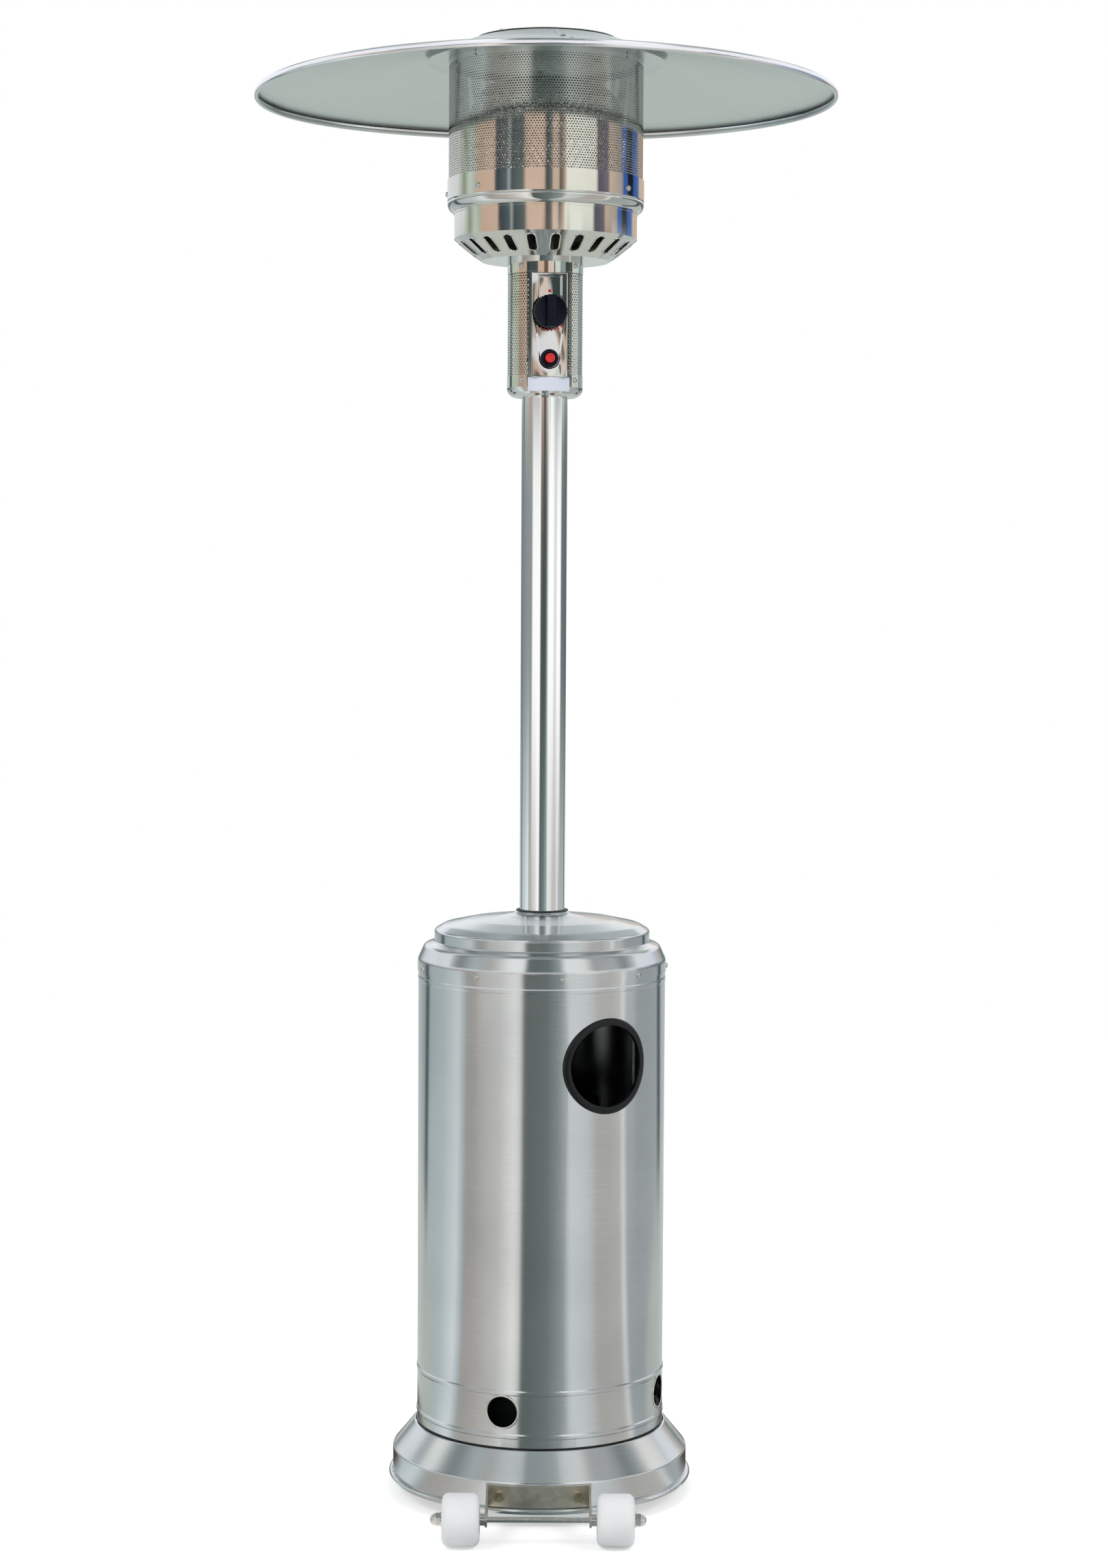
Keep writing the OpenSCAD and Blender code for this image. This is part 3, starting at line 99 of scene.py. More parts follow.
def radius_of(node):
    """Half the width of a node's box, which is its radius where it is round."""
    low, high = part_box(node)
    return (high.x - low.x) / 2


def half_height(node):
    """Half the height of a node's box."""
    low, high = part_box(node)
    return (high.z - low.z) / 2


def mid_height(node):
    """Height of the middle of a node's box."""
    low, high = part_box(node)
    return (low.z + high.z) / 2


def mesh_of(work, name):
    """The mesh of a finished bmesh, which is freed."""
    mesh = bpy.data.meshes.new(name)
    work.to_mesh(mesh)
    work.free()
    return mesh


for name in ("reflector_panel_1", "emitter_screen", "burner_bowl", "control_shell", "tank_housing"):
    low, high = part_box(name)
    print(name, "from", round(low.z / MM, 1), "to", round(high.z / MM, 1), "mm")

# %% [markdown]
# ## Camera
#
# The heater was photographed from about chest height and from some four and a half metres away, with the
# camera tipped down a little. A long lens from that distance keeps the post and the housing straight. The
# sensor's long side is upright here, so the lens is worked out for that side.

# %% Camera
CAMERA_AT = Vector((0.017, -4.579, 1.3635))
TIP_DOWN = 3.6
ROLL = 0.305
SENSOR_LONG = 36.0
FOCAL_PIXELS = 4442
PHOTO_TALL = 2296
CLIP_END = 60

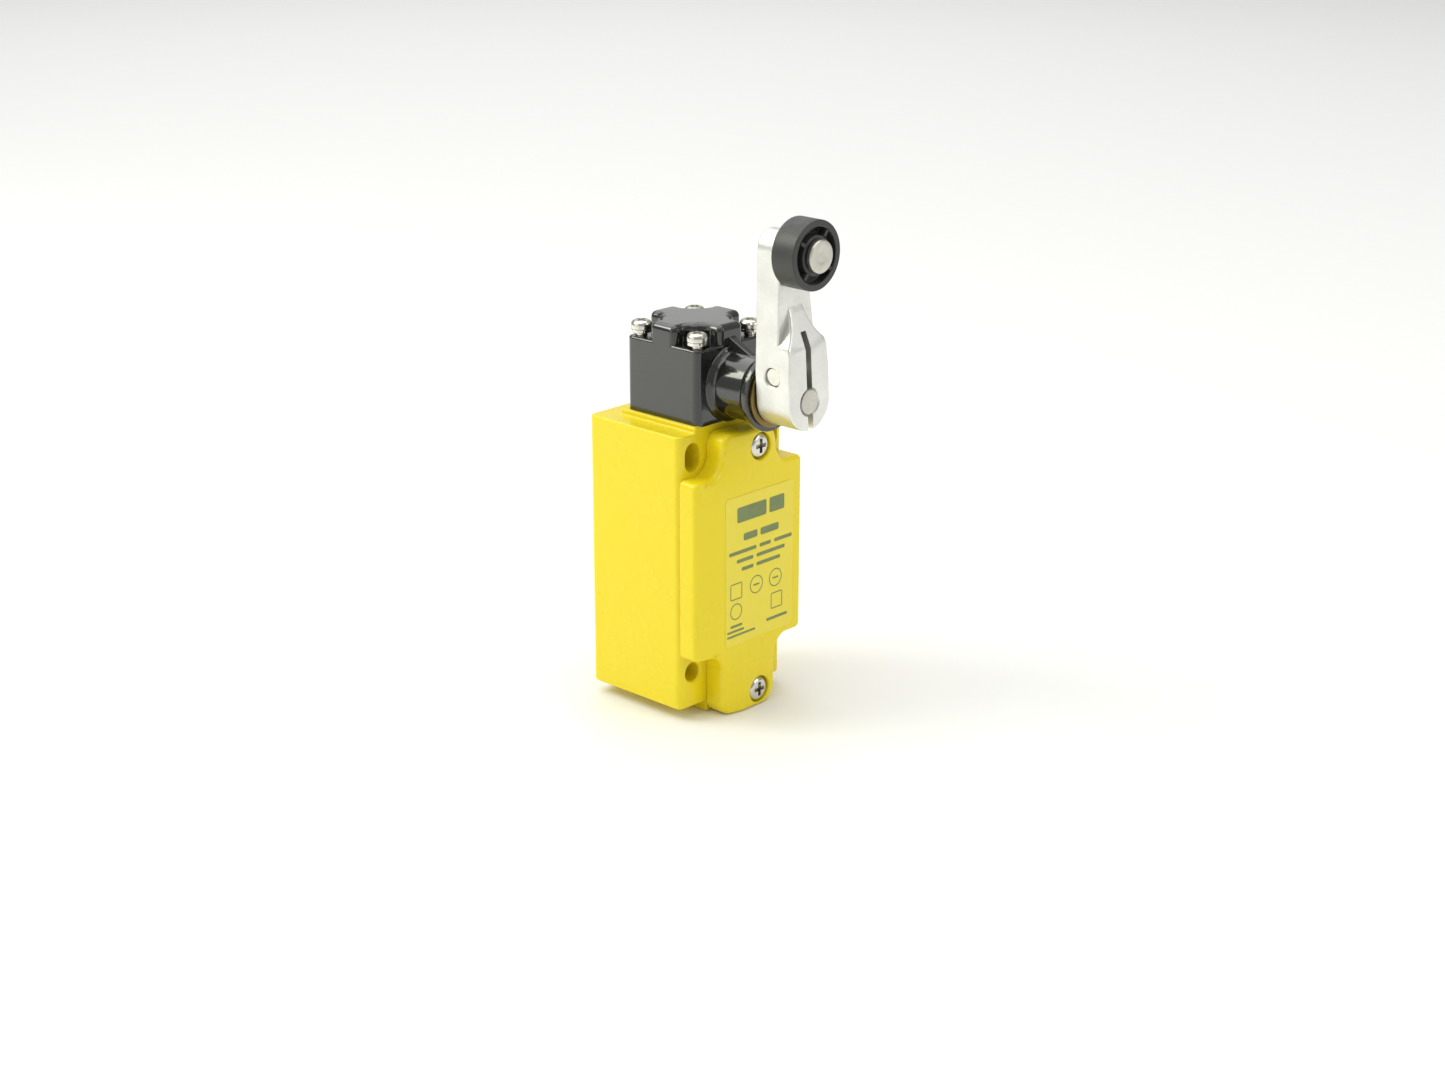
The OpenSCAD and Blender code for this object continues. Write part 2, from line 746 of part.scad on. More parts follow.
module terminal_clamps() {
    clamp_half = 2.9;
    color("lightgray") for (x = [-1, 1], z = [closed_z, open_z]) {
        difference() {
            block_between([x * terminal_x - clamp_half, pocket_back - plate_t - terminal_clamp_t, z - clamp_half],
                          [x * terminal_x + clamp_half, pocket_back - plate_t, z + clamp_half]);
            bar_y(terminal_screw_r + clear_gap, 0, block_front - cut, x * terminal_x, z);
        }
    }
}

module ground_screw() {
    color("silver") translate([ground_x, ground_y - ground_clamp_t, ground_z])
        rotate([90, 0, 0]) pan_screw(5.4, 2.1, 2 * ground_screw_r, ground_clamp_t + 1.8);
}

module ground_clamp() {
    color("lightgray") difference() {
        block_between([ground_x - ground_clamp_half, ground_y - ground_clamp_t, ground_z - ground_clamp_half],
                      [ground_x + ground_clamp_half, ground_y, ground_z + ground_clamp_half]);
        bar_y(ground_screw_r + clear_gap, 0, ground_y - ground_clamp_t - cut, ground_x, ground_z);
    }
}

module contact_carrier() {
    window_y = bridge_y + 0.1;
    color("whitesmoke") difference() {
        union() {
            block_between([-carrier_x, head_y - carrier_y, carrier_bottom],
                          [carrier_x, head_y + carrier_y, carrier_top]);
            translate([0, head_y, 0]) cylinder(r = upper_stem_r, h = rod_bottom - loose_gap);
            translate([0, head_y, lower_stem_end]) cylinder(r = lower_stem_r, h = -lower_stem_end);
        }
        block_between([-carrier_x - cut, head_y - window_y, closed_plate_top - bridge_t - bridge_spring_len],
                      [carrier_x + cut, head_y + window_y, closed_plate_top]);
        block_between([-carrier_x - cut, head_y - window_y, open_plate_bottom],
                      [carrier_x + cut, head_y + window_y, open_plate_bottom + bridge_t + bridge_spring_len]);
    }
}

// Moving bridge with its two contact tips, the plate's underside at z
module bridge(z, tip_side) {
    block_between([-bridge_x, head_y - bridge_y, z], [bridge_x, head_y + bridge_y, z + bridge_t]);
    for (x = [-1, 1]) {
        translate([x * tip_x, head_y, z + bridge_t / 2 + tip_side * (bridge_t + tip_t) / 2])
            cylinder(r = tip_r, h = tip_t, center = true);
    }
}

module closed_bridge() {
    color("goldenrod") bridge(closed_plate_top - bridge_t, 1);
}

module open_bridge() {
    color("goldenrod") bridge(open_plate_bottom, -1);
}

module bridge_springs() {
    color("silver") for (z = [closed_plate_top - bridge_t - bridge_spring_len, open_plate_bottom + bridge_t]) {
        translate([0, head_y, z]) helical_spring(1.3, 0.2, bridge_spring_len, 4);
    }
}

// Plunger column

module plunger() {
    color("whitesmoke") translate([0, head_y, 0]) {
        translate([0, 0, rod_bottom]) cylinder(r = rod_r, h = cap_z - cap_t - rod_bottom);
        translate([0, 0, cap_z - cap_t]) cylinder(r = cap_r, h = cap_t);
    }
}

module return_spring() {
    color("silver") translate([0, head_y, spring_floor])
        helical_spring(spring_r, spring_wire_r, cap_z - cap_t - spring_floor, spring_turns);
}

// Shaft train

module shaft() {
    color("silver") difference() {
        union() {
            bar_y(shaft_r, hollow_back - loose_gap, block_y, 0, shaft_z);
            bar_y(pivot_r, hollow_back + pivot_len, hollow_back - cut, 0, shaft_z);
        }
        difference() {
            bar_y(shaft_r + cut, circlip_y + circlip_t, circlip_y, 0, shaft_z);
            bar_y(shaft_r - circlip_groove, circlip_y + circlip_t + cut, circlip_y - cut, 0, shaft_z);
        }
        translate([0, head_y, shaft_z]) rotate([0, 90, 0]) cylinder(r = cam_pin_r, h = 4 * cam_r, center = true);
    }
}

module cam() {
    color("darkgray") difference() {
        bar_y(cam_r, head_y + cam_t / 2, head_y - cam_t / 2, 0, shaft_z);
        bar_y(shaft_r, head_y + cam_t, head_y - cam_t, 0, shaft_z);
        block_between([-cam_r, head_y - cam_t, shaft_z - cam_r - cut], [cam_r, head_y + cam_t, shaft_z - cam_flat]);
        translate([0, head_y, shaft_z]) rotate([0, 90, 0]) cylinder(r = cam_pin_r, h = 4 * cam_r, center = true);
    }
}

module cam_pin() {
    color("dimgray") translate([0, head_y, shaft_z]) rotate([0, 90, 0])
        cylinder(r = cam_pin_r, h = 2 * cam_r - 0.4, center = true);
}

module shaft_circlip() {
    color("dimgray") difference() {
        bar_y(shaft_r + circlip_w, circlip_y + circlip_t, circlip_y, 0, shaft_z);
        bar_y(shaft_r - circlip_groove, circlip_y + circlip_t + cut, circlip_y - cut, 0, shaft_z);
        block_between([-1.2, circlip_y - cut, shaft_z], [1.2, circlip_y + circlip_t + cut, shaft_z + 2 * shaft_r]);
    }
}

// Lever frame: the shaft axis is at the origin of X and Z, the arm runs to +Z before its lean
module on_lever() {
    translate([0, 0, shaft_z]) rotate([0, -lever_tilt, 0]) children();
}

// Front outline of the arm: a round foot about the shaft, a taper and a round end
module arm_outline() {
    half = block_w / 2;
    end_half = arm_end_w / 2;
    circle(r = half);
    translate([0, lever_len]) circle(r = end_half);
    polygon([
        [-half, 0], [half, 0], [half, foot_straight], [end_half, lever_len],
        [-end_half, lever_len], [-half, foot_straight],
    ]);
}

// Front outline of the clamping block: straight sides, then a scoop on each side down to a rib
module block_outline() {
    half = block_w / 2;
    rib_x = rib_half + scoop_r;
    circle(r = half);
    difference() {
        rect_between([-half, 0], [half, slope_end + cut]);
        for (x = [-1, 1]) {
            translate([x * rib_x, slope_end]) circle(r = scoop_r);
        }
    }
}

module lever() {
    half = block_w / 2;
    color([0.78, 0.78, 0.76]) on_lever() difference() {
        union() {
            plate_y(lever_y, arm_y) arm_outline();
            intersection() {
                plate_y(arm_y + cut, block_y) block_outline();
                rotate([90, 0, 90]) linear_extrude(4 * half, center = true) polygon([
                    [arm_y + 2 * cut, -2 * half],
                    [block_y, -2 * half],
                    [block_y, block_shoulder],
                    [arm_y, slope_end],
                    [arm_y + 2 * cut, slope_end],
                ]);
            }
        }
        bar_y(shaft_r, lever_y + cut, block_y - cut);
        block_between([-clamp_slot_w / 2, block_y - cut, -2 * half],
                      [clamp_slot_w / 2, lever_y + cut, clamp_slot_end]);
        bar_y(roller_pin_d / 2, lever_y + cut, block_y, 0, lever_len);
        cone_y(roller_pin_d / 2 + rivet_flare, roller_pin_d / 2, lever_y, lever_y - rivet_flare, lever_len);
        translate([0, clamp_screw_y, clamp_screw_rise]) rotate([0, 90, 0]) {
            translate([0, 0, -2 * half]) cylinder(r = clamp_screw_d / 2 + thread_gap, h = 2 * half);
            translate([0, 0, -cut]) cylinder(r = clamp_screw_d / 2 + clear_gap, h = 2 * half);
            translate([0, 0, half - clamp_head_len]) cylinder(r = clamp_head_r + clear_gap, h = 2 * half);
        }
    }
}

module clamp_screw() {
    half = block_w / 2;
    end_gap = 0.7;
    socket = 4;
    color("silver") on_lever() translate([0, clamp_screw_y, clamp_screw_rise]) rotate([0, 90, 0])
        difference() {
            union() {
                translate([0, 0, end_gap - half])
                    cylinder(d = clamp_screw_d, h = 2 * half - end_gap - clamp_head_len);
                translate([0, 0, half - clamp_head_len]) cylinder(r = clamp_head_r, h = clamp_head_len - 0.4);
            }
            translate([0, 0, half - 2.9]) cylinder(d = socket / cos(30), h = clamp_head_len, $fn = 6);
        }
}

module roller_pin() {
    pin_r = roller_pin_d / 2;
    color("silver") on_lever() {
        bar_y(pin_r, lever_y, pin_head_y, 0, lever_len);
        cone_y(pin_r + rivet_flare, pin_r, lever_y, lever_y - rivet_flare, lever_len);
        bar_y(roller_pin_head_d / 2, pin_head_y, pin_head_y - pin_head_t, 0, lever_len);
    }
}

module roller_washer() {
    color("silver") on_lever() difference() {
        bar_y(roller_hub_r - 0.4, arm_y, arm_y - washer_t, 0, lever_len);
        bar_y(roller_pin_d / 2 + clear_gap, arm_y + cut, arm_y - cut, 0, lever_len);
    }
}

module roller() {
    recess = 2.6;
    hub_inset = 0.1;
    color([0.12, 0.12, 0.13]) on_lever() difference() {
        bar_y(roller_r, roller_y, roller_front, 0, lever_len);
        bar_y(roller_pin_d / 2 + run_gap, roller_y + cut, roller_front - cut, 0, lever_len);
        for (side = [[roller_y + cut, roller_y - recess], [roller_front + recess, roller_front - cut]]) {
            difference() {
                bar_y(roller_r - rim_t, side[0], side[1], 0, lever_len);
                bar_y(roller_hub_r, side[0], side[1], 0, lever_len);
                translate([0, 0, lever_len]) for (turn = [0 : 90 : 270]) {
                    rotate([0, turn + spoke_turn, 0])
                        block_between([-spoke_w / 2, side[1], 0], [spoke_w / 2, side[0], roller_r]);
                }
            }
        }
        bar_y(roller_hub_r + cut / 2, roller_y + cut, roller_y - hub_inset, 0, lever_len);
    }
}

housing();
cover();
cover_gasket();
cover_screws();
marking_film();
head();
head_gasket();
head_screws();
spring_washers();
shaft_bushing();
shaft_seal();
thrust_ring();
contact_block();
contact_block_cover();
contact_block_screws();
closed_fixed_contacts();
open_fixed_contacts();
terminal_screws();
terminal_clamps();
ground_screw();
ground_clamp();
return_spring();
shaft();
cam();
cam_pin();
shaft_circlip();
lever();
clamp_screw();
roller_pin();
roller_washer();
roller();
plunger();
contact_carrier();
closed_bridge();
open_bridge();
bridge_springs();
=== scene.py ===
"""Looks of a roller lever limit switch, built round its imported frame.

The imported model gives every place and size. The outer castings, the lever, the roller and the
fasteners are modelled here with rounded edges, recesses, threads and knurls, and the inner parts
keep their frame meshes under detailed finishes.
"""

from __future__ import annotations

import json
import logging
import math
from dataclasses import dataclass, field
from enum import Enum
from typing import Any, Callable, Sequence

import bmesh
import bpy
from mathutils import Matrix, Vector


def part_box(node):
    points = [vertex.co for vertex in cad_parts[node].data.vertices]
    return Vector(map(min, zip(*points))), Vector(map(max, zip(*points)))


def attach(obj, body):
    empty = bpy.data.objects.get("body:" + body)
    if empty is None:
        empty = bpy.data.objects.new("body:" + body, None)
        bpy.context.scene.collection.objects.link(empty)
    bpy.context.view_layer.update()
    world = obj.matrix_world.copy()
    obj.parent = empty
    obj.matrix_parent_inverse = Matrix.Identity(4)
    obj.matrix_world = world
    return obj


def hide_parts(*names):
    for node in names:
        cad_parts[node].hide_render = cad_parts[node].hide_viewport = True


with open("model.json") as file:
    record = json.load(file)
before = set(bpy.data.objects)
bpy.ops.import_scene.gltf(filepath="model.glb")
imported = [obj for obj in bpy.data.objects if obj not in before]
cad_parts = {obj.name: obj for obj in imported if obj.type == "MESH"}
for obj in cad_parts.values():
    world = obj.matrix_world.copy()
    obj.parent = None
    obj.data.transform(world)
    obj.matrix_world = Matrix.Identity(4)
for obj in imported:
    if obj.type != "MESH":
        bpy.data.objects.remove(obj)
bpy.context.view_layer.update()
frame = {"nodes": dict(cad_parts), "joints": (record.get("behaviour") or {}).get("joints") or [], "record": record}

LOG = logging.getLogger("limit_switch")
MM = 0.001
CUT = 1.0 * MM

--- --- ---

### Description of the task
In the listing above, locate the line with "thrust_ring();" and the line with "obj.parent = None", then extract exactly those lines and every line between them, and nothing more.

### Task response
thrust_ring();
contact_block();
contact_block_cover();
contact_block_screws();
closed_fixed_contacts();
open_fixed_contacts();
terminal_screws();
terminal_clamps();
ground_screw();
ground_clamp();
return_spring();
shaft();
cam();
cam_pin();
shaft_circlip();
lever();
clamp_screw();
roller_pin();
roller_washer();
roller();
plunger();
contact_carrier();
closed_bridge();
open_bridge();
bridge_springs();
=== scene.py ===
"""Looks of a roller lever limit switch, built round its imported frame.

The imported model gives every place and size. The outer castings, the lever, the roller and the
fasteners are modelled here with rounded edges, recesses, threads and knurls, and the inner parts
keep their frame meshes under detailed finishes.
"""

from __future__ import annotations

import json
import logging
import math
from dataclasses import dataclass, field
from enum import Enum
from typing import Any, Callable, Sequence

import bmesh
import bpy
from mathutils import Matrix, Vector


def part_box(node):
    points = [vertex.co for vertex in cad_parts[node].data.vertices]
    return Vector(map(min, zip(*points))), Vector(map(max, zip(*points)))


def attach(obj, body):
    empty = bpy.data.objects.get("body:" + body)
    if empty is None:
        empty = bpy.data.objects.new("body:" + body, None)
        bpy.context.scene.collection.objects.link(empty)
    bpy.context.view_layer.update()
    world = obj.matrix_world.copy()
    obj.parent = empty
    obj.matrix_parent_inverse = Matrix.Identity(4)
    obj.matrix_world = world
    return obj


def hide_parts(*names):
    for node in names:
        cad_parts[node].hide_render = cad_parts[node].hide_viewport = True


with open("model.json") as file:
    record = json.load(file)
before = set(bpy.data.objects)
bpy.ops.import_scene.gltf(filepath="model.glb")
imported = [obj for obj in bpy.data.objects if obj not in before]
cad_parts = {obj.name: obj for obj in imported if obj.type == "MESH"}
for obj in cad_parts.values():
    world = obj.matrix_world.copy()
    obj.parent = None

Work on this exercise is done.